> [EXERCISE]: In the listing below, find the line with "(r, -half, side)]", then repeat exactly every line from the top through that one.

> [INFORMATION SHOWN]:

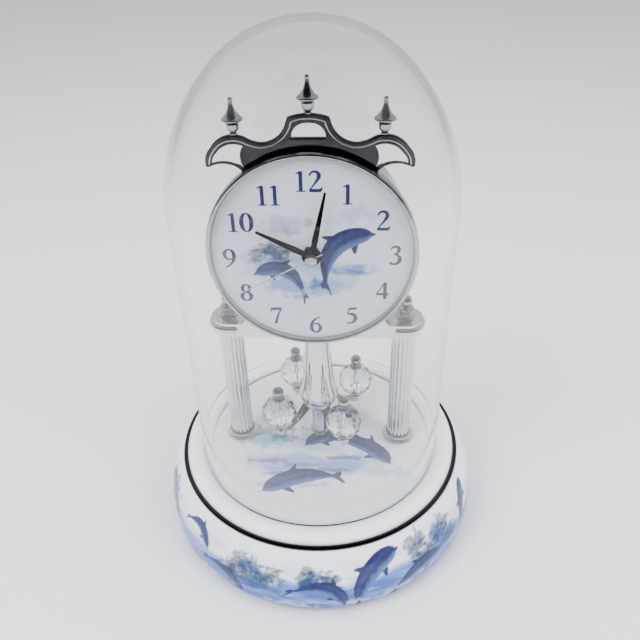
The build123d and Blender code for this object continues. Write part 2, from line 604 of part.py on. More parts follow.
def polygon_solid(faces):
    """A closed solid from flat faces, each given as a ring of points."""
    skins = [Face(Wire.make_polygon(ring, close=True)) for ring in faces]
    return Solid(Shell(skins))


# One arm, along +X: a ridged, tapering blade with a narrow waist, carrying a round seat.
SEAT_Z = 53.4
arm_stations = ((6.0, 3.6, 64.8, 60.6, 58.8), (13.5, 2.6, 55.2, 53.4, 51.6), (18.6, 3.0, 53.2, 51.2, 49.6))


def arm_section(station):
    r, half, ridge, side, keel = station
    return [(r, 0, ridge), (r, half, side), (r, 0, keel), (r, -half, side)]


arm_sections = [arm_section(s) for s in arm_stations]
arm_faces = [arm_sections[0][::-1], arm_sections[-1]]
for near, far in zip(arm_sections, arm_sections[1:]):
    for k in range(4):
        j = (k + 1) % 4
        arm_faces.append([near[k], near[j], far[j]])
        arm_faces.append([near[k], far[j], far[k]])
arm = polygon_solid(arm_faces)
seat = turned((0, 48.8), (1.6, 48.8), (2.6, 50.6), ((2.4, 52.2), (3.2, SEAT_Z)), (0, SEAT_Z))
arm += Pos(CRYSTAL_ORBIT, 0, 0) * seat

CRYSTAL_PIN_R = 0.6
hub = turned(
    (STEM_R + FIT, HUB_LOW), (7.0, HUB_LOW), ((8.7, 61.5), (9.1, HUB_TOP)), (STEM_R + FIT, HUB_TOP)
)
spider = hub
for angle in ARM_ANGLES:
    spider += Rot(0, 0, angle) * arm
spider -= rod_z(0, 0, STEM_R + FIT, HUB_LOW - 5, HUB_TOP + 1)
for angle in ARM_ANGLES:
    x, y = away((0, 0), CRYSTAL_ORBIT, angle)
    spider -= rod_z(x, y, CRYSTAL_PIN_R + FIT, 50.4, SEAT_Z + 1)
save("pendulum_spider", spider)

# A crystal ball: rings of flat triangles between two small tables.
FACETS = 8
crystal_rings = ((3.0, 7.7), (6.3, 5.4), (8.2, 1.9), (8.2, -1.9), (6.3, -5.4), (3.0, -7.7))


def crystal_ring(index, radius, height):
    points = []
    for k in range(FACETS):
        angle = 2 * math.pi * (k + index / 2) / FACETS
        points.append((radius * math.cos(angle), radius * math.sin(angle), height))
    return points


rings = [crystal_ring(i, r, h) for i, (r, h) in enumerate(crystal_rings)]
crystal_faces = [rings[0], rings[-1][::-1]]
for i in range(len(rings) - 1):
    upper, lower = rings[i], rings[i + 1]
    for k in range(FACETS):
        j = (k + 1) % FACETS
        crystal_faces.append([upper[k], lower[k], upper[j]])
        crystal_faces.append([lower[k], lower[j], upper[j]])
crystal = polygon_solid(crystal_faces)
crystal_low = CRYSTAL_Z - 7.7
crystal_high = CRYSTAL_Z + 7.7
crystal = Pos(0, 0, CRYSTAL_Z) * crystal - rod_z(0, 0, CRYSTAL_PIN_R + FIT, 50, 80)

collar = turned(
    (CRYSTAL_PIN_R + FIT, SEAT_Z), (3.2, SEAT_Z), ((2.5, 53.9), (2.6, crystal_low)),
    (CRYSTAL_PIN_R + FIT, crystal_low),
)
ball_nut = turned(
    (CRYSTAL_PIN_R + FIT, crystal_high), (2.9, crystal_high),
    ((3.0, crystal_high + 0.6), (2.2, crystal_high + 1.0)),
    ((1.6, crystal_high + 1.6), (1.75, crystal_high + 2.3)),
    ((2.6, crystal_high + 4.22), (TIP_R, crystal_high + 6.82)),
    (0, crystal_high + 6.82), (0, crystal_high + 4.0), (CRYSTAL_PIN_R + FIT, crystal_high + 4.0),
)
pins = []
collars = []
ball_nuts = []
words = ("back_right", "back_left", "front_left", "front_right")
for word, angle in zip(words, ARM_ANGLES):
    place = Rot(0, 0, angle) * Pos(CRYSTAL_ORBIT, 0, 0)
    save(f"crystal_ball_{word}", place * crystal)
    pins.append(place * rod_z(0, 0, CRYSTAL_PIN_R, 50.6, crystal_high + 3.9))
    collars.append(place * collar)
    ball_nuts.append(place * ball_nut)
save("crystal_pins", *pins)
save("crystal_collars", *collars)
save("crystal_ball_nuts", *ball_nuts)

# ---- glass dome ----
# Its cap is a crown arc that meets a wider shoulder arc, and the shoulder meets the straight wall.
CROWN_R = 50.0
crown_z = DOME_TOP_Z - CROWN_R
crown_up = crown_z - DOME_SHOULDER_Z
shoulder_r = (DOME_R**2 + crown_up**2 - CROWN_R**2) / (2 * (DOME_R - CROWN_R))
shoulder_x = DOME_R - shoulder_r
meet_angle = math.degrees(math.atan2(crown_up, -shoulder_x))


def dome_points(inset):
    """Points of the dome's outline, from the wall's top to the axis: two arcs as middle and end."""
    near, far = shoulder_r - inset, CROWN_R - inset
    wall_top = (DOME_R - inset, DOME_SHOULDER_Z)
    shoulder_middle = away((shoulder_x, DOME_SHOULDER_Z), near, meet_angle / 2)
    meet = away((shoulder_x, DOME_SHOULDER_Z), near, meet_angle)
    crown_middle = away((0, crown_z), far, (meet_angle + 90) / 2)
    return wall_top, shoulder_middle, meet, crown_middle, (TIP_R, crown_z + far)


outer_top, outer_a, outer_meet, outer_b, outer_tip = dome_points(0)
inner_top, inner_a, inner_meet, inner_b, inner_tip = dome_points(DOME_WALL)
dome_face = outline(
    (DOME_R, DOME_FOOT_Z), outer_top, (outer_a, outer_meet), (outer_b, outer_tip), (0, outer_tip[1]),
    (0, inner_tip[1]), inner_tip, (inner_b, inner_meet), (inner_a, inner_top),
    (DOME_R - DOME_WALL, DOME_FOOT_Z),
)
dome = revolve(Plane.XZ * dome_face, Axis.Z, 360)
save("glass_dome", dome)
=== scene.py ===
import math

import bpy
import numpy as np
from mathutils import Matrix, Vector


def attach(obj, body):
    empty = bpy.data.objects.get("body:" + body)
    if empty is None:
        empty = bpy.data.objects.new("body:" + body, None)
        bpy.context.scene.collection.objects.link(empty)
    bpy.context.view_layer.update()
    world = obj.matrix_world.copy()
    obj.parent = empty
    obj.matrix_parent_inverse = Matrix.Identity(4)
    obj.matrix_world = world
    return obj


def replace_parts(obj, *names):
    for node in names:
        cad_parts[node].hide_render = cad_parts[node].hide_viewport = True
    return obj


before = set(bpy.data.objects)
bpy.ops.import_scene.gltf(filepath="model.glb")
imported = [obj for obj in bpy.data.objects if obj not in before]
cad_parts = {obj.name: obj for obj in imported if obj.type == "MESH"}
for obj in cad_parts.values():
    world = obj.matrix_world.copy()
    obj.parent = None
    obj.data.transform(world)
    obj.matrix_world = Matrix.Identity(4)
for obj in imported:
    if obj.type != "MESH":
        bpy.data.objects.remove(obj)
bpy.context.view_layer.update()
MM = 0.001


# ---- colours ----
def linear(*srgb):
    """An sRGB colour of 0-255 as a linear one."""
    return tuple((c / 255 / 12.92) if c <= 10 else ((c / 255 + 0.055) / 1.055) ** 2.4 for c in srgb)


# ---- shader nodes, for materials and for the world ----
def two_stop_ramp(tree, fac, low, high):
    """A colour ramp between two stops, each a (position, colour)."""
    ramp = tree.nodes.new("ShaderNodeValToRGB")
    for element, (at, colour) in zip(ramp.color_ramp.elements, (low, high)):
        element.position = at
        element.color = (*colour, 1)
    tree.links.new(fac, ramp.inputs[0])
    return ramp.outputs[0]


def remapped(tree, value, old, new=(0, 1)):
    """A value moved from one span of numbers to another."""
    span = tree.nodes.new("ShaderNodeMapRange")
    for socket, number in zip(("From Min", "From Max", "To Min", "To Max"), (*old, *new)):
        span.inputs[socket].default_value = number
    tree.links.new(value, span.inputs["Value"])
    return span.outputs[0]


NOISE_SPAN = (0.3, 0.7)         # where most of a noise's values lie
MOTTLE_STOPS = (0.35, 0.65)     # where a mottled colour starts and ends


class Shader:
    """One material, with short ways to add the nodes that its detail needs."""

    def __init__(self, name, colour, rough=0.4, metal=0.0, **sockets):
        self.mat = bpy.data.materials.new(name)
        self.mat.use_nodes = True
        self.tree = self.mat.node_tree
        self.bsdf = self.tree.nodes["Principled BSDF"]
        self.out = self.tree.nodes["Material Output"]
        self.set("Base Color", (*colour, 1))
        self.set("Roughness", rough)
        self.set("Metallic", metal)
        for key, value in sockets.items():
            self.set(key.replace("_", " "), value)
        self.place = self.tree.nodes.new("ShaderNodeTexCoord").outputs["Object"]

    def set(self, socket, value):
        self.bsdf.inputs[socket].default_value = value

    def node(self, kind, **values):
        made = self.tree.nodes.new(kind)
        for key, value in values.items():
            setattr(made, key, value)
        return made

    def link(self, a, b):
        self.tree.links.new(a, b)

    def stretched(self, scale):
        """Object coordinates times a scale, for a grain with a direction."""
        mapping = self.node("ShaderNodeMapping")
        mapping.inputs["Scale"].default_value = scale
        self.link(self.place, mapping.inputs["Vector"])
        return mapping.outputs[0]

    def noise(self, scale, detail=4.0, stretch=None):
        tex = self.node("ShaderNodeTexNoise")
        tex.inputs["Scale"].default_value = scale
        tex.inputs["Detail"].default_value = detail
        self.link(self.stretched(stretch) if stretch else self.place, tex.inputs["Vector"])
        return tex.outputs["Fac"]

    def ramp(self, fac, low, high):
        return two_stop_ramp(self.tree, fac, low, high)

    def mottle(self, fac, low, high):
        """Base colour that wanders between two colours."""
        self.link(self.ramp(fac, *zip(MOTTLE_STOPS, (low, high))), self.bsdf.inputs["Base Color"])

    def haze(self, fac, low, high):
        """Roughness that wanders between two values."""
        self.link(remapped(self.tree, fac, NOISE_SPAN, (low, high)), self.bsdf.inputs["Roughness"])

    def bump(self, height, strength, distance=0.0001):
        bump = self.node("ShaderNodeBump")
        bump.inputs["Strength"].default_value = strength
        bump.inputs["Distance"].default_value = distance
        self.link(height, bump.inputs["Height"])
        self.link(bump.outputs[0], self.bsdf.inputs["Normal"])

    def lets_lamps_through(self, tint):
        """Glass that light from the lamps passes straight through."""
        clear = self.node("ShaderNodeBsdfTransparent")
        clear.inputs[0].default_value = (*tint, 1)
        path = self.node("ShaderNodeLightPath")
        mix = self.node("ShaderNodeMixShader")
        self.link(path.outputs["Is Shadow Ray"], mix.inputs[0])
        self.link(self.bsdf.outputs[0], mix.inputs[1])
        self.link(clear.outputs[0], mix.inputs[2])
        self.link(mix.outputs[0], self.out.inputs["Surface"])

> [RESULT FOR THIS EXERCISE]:
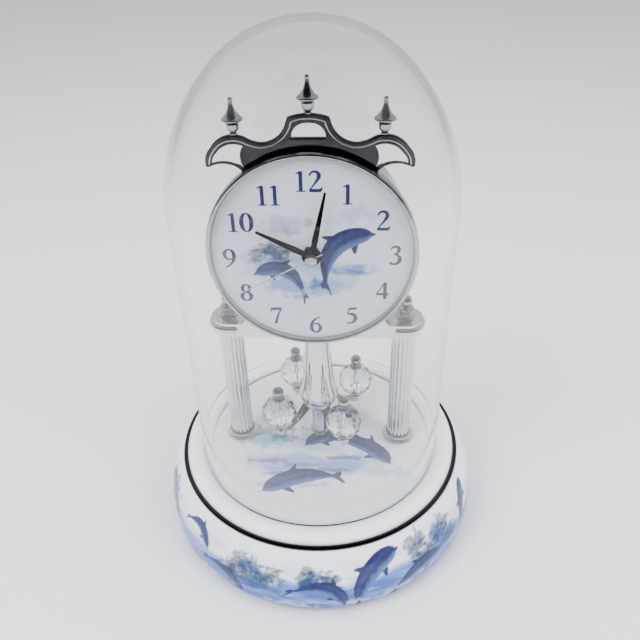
The build123d and Blender code for this object continues. Write part 2, from line 604 of part.py on. More parts follow.
def polygon_solid(faces):
    """A closed solid from flat faces, each given as a ring of points."""
    skins = [Face(Wire.make_polygon(ring, close=True)) for ring in faces]
    return Solid(Shell(skins))


# One arm, along +X: a ridged, tapering blade with a narrow waist, carrying a round seat.
SEAT_Z = 53.4
arm_stations = ((6.0, 3.6, 64.8, 60.6, 58.8), (13.5, 2.6, 55.2, 53.4, 51.6), (18.6, 3.0, 53.2, 51.2, 49.6))


def arm_section(station):
    r, half, ridge, side, keel = station
    return [(r, 0, ridge), (r, half, side), (r, 0, keel), (r, -half, side)]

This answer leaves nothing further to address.